Laser-Plasma Accelerator Workshop 2019

Estimation of the preplasma scale length via time-resolved spectroscopy of back-reflected light

Nicht eingeplant

20m

MedILS

Poster Contribution Laser-driven ion acceleration

Sprecher

Johannes Hornung (GSI Helmholtzzentrum für Schwerionenforschung)

Beschreibung

Many of the underlying mechanisms for laser-driven ion acceleration exploit the interaction of an ultra-intense laser pulse with sub-micrometer thin foils. These mechanisms rely on well-defined plasma conditions at the time of the maximum laser intensity.

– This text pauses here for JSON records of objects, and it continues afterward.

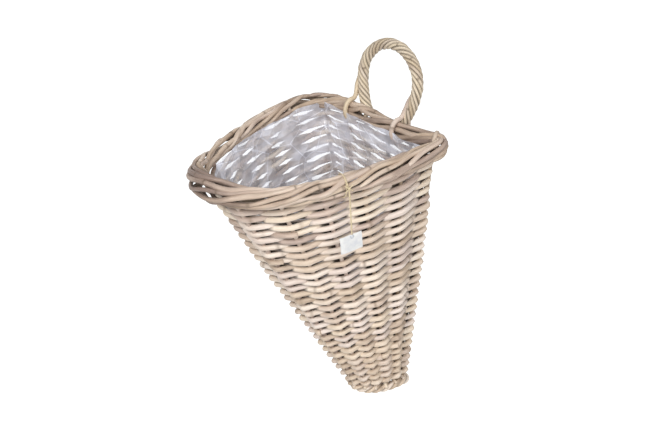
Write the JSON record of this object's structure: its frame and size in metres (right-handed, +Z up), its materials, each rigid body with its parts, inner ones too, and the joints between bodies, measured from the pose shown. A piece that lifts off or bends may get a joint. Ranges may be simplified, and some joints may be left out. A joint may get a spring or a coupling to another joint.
{
  "type": "wall basket",
  "caption": "Half round woven rattan basket that hangs on a wall by a twisted ring, tapering to a small closed foot, with a clear film liner and a small tag on a thread.",
  "frame": {"origin": "inside top of the hanging ring, where it sits on the hook", "axes": "+Z up, +Y towards the wall, X across the width of the flat back"},
  "size_m": [0.2763, 0.3498, 0.5294],
  "materials": {
    "weaver_rattan": "bare peeled rattan, pale beige with a grey pink cast, satin",
    "stake_rattan": "bare rattan, a little darker",
    "border_rattan": "bare rattan, greyer brown, satin",
    "ring_rattan": "bare rattan, warm beige, satin",
    "clear_film": "thin clear plastic film, creased, glossy",
    "thread": "thin pale twine",
    "eyelet_metal": "small pressed eyelet",
    "tag_card": "smooth white card, bare"
  },
  "bodies": {
    "basket": {"weaver_a_1": "weaver_rattan", "weaver_b_1": "weaver_rattan", "weaver_a_2": "weaver_rattan", "weaver_b_2": "weaver_rattan", "weaver_a_3": "weaver_rattan", "weaver_b_3": "weaver_rattan", "weaver_a_4": "weaver_rattan", "weaver_b_4": "weaver_rattan", "weaver_a_5": "weaver_rattan", "weaver_b_5": "weaver_rattan", "weaver_a_6": "weaver_rattan", "weaver_b_6": "weaver_rattan", "stake_01": "stake_rattan", "stake_02": "stake_rattan", "stake_03": "stake_rattan", "stake_04": "stake_rattan", "stake_05": "stake_rattan", "stake_06": "stake_rattan", "stake_07": "stake_rattan", "stake_08": "stake_rattan", "stake_09": "stake_rattan", "stake_10": "stake_rattan", "stake_11": "stake_rattan", "stake_12": "stake_rattan", "stake_13": "stake_rattan", "stake_14": "stake_rattan", "stake_15": "stake_rattan", "stake_16": "stake_rattan", "border_strand_1": "border_rattan", "border_strand_2": "border_rattan", "border_strand_3": "border_rattan", "border_strand_4": "border_rattan", "ring_core": "ring_rattan", "ring_strand_1": "ring_rattan", "ring_strand_2": "ring_rattan", "ring_strand_3": "ring_rattan", "ring_strand_4": "ring_rattan", "ring_strand_5": "ring_rattan", "ring_strand_6": "ring_rattan", "base": "border_rattan", "lashing_left": "border_rattan", "lashing_right": "border_rattan", "film_liner": "clear_film", "thread_loop": "thread"},
    "hang_tag": {"thread": "thread", "tag_eyelet": "eyelet_metal", "tag": "tag_card"}
  },
  "joints": [
    {"name": "tag_swing", "type": "hinge", "parent": "basket", "child": "hang_tag", "pos_m": [0.12518, -0.19288, -0.09128], "axis": [-0.2446, -0.9696, 0], "range_deg": [-14, 75]}
  ]
}
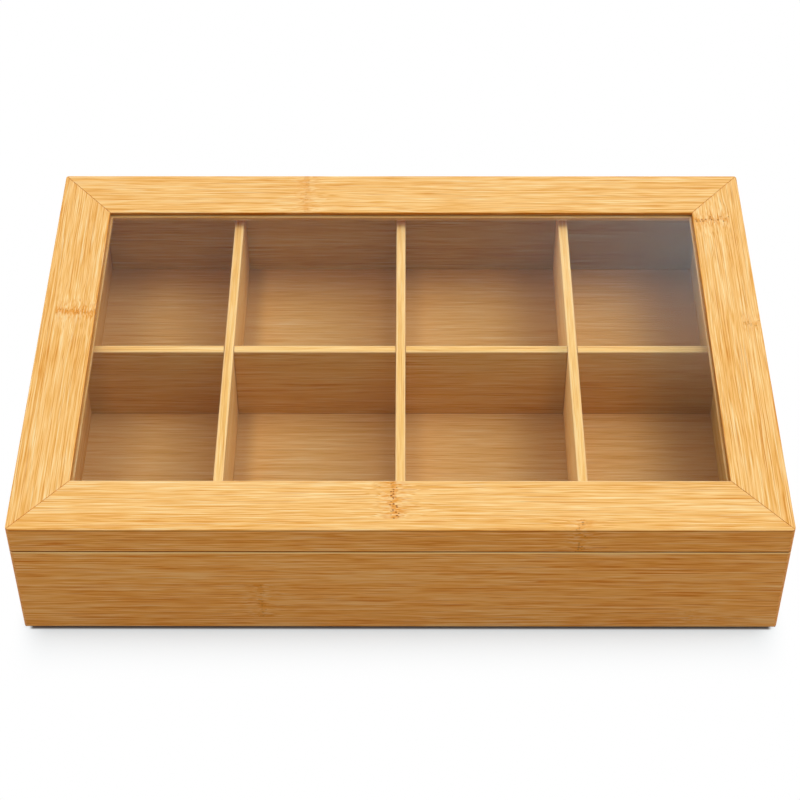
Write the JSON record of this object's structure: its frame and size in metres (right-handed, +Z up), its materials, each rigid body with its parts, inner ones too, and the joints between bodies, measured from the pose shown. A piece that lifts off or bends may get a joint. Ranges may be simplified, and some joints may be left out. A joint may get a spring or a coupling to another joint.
{
  "type": "tea bag organizer box",
  "caption": "Flat bamboo tea bag box: mitred walls, cross-lapped dividers that form compartments, and a hinged framed lid with a clear window.",
  "frame": {"origin": "on the resting surface, under the middle of the box", "axes": "+X right as seen from the front, +Y from the front to the hinges at the back, +Z up"},
  "size_m": [0.34, 0.237, 0.0685],
  "materials": {
    "wall": "satin natural bamboo, horizontal grain",
    "floor": "satin natural bamboo",
    "divider": "satin natural bamboo",
    "rail": "satin natural bamboo, grain along each rail",
    "bead": "satin natural bamboo",
    "spline": "raw bamboo",
    "pane": "clear, polished",
    "brass": "brushed brass",
    "pad": "matt soft pad"
  },
  "bodies": {
    "box_body": {"front_wall": "wall", "back_wall": "wall", "left_wall": "wall", "right_wall": "wall", "floor_panel": "floor", "long_divider": "divider", "cross_divider_left": "divider", "cross_divider_middle": "divider", "cross_divider_right": "divider", "body_splines": "spline", "body_leaf_left": "brass", "body_leaf_right": "brass", "hinge_pin_left": "brass", "hinge_pin_right": "brass", "body_hinge_screws": "brass", "foot_pads": "pad"},
    "lid": {"lid_front_rail": "rail", "lid_back_rail": "rail", "lid_left_rail": "rail", "lid_right_rail": "rail", "lid_splines": "spline", "window_pane": "pane", "pane_bead_front": "bead", "pane_bead_back": "bead", "pane_bead_left": "bead", "pane_bead_right": "bead", "lid_leaf_left": "brass", "lid_leaf_right": "brass", "lid_hinge_screws": "brass"}
  },
  "joints": [
    {"name": "lid_hinge", "type": "hinge", "parent": "box_body", "child": "lid", "pos_m": [0, 0.1135, 0.054], "axis": [-1, 0, 0], "range_deg": [0, 96]}
  ]
}
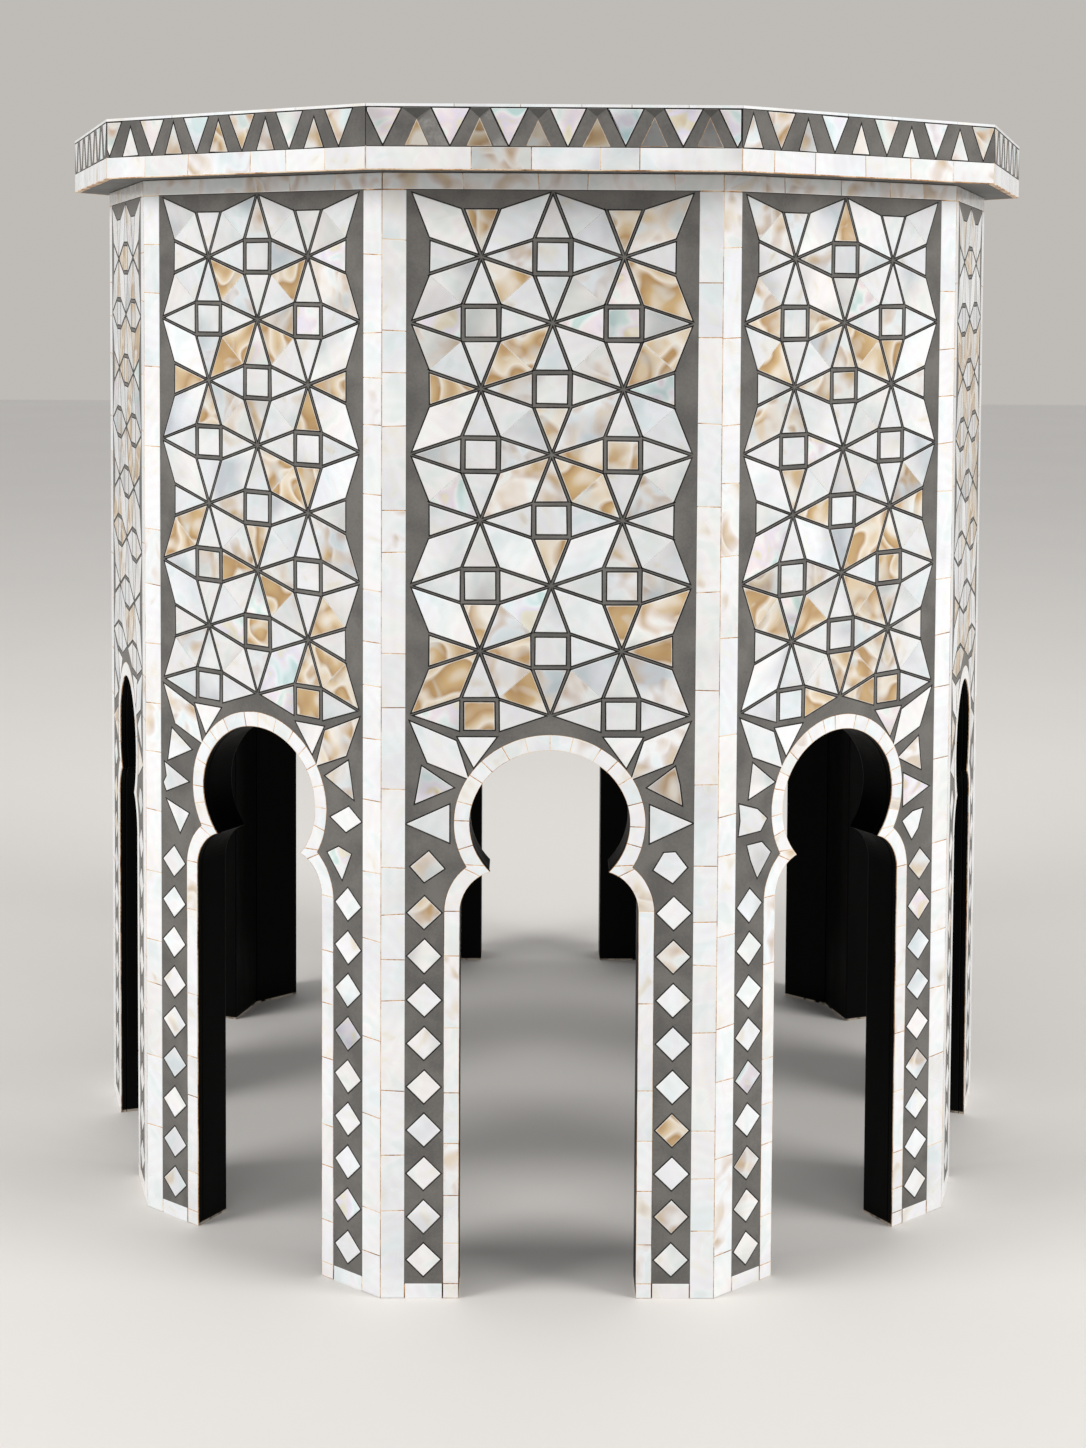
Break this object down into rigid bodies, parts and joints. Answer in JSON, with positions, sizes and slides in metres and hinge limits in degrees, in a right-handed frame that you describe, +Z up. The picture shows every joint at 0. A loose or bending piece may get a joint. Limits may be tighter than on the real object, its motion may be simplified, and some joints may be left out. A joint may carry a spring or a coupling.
{
  "type": "moroccan kursi stool",
  "caption": "Low drum-shaped stool or side table with mitred, keyhole-arched sides, mother-of-pearl inlay and an overhanging faceted top.",
  "frame": {"origin": "on the floor, under the middle of the drum", "axes": "+Z up, -Y out of the side that faces the viewer in the picture, +X to that viewer's right"},
  "size_m": [0.4988, 0.4744, 0.508],
  "materials": {
    "black_board": "black satin paint on board",
    "grey_board": "dark grey satin paint on board",
    "resin_and_pearl_field": "mother-of-pearl mosaic polished level in grey resin",
    "resin_and_pearl_edge": "mother-of-pearl triangles and strip polished level in grey resin",
    "pearl_strip": "butted strips of polished mother-of-pearl",
    "pearl_top": "mother-of-pearl mosaic in grey resin, polished level"
  },
  "bodies": {
    "root": {"top_board": "grey_board", "top_inlay": "pearl_top", "top_ring": "black_board", "side_board_01": "black_board", "side_board_02": "black_board", "side_board_03": "black_board", "side_board_04": "black_board", "side_board_05": "black_board", "side_board_06": "black_board", "side_board_07": "black_board", "side_board_08": "black_board", "side_board_09": "black_board", "side_board_10": "black_board", "side_inlay_01": "resin_and_pearl_field", "side_inlay_02": "resin_and_pearl_field", "side_inlay_03": "resin_and_pearl_field", "side_inlay_04": "resin_and_pearl_field", "side_inlay_05": "resin_and_pearl_field", "side_inlay_06": "resin_and_pearl_field", "side_inlay_07": "resin_and_pearl_field", "side_inlay_08": "resin_and_pearl_field", "side_inlay_09": "resin_and_pearl_field", "side_inlay_10": "resin_and_pearl_field", "side_frame_01": "pearl_strip", "side_frame_02": "pearl_strip", "side_frame_03": "pearl_strip", "side_frame_04": "pearl_strip", "side_frame_05": "pearl_strip", "side_frame_06": "pearl_strip", "side_frame_07": "pearl_strip", "side_frame_08": "pearl_strip", "side_frame_09": "pearl_strip", "side_frame_10": "pearl_strip", "arch_trim_01": "pearl_strip", "arch_trim_02": "pearl_strip", "arch_trim_03": "pearl_strip", "arch_trim_04": "pearl_strip", "arch_trim_05": "pearl_strip", "arch_trim_06": "pearl_strip", "arch_trim_07": "pearl_strip", "arch_trim_08": "pearl_strip", "arch_trim_09": "pearl_strip", "arch_trim_10": "pearl_strip", "edge_inlay_01": "resin_and_pearl_edge", "edge_inlay_02": "resin_and_pearl_edge", "edge_inlay_03": "resin_and_pearl_edge", "edge_inlay_04": "resin_and_pearl_edge", "edge_inlay_05": "resin_and_pearl_edge", "edge_inlay_06": "resin_and_pearl_edge", "edge_inlay_07": "resin_and_pearl_edge", "edge_inlay_08": "resin_and_pearl_edge", "edge_inlay_09": "resin_and_pearl_edge", "edge_inlay_10": "resin_and_pearl_edge"}
  },
  "joints": []
}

These conditions, especially the preplasma scale length, are extremely hard to measure and remain mostly not known, which prevents a detailed study and an efficient use of these acceleration mechanisms.

During this interaction, a part of the laser pulse is reflected back at the critical plasma density and carries important information about the interaction process itself. The spectrum is modulated due to effects such as relativistic self-phase-modulation and is additionally Doppler-shifted by the moving critical density occurring during hole boring or plasma expansion. The interplay between these effects is intimately related to the plasma density gradient in the vicinity of the reflection point, as a shallow plasma gradient will favor hole boring, leading to a red Doppler-shift or instance, whereas a steep plasma gradient will impose a strong electron-pressure, counteracting the laser pressure.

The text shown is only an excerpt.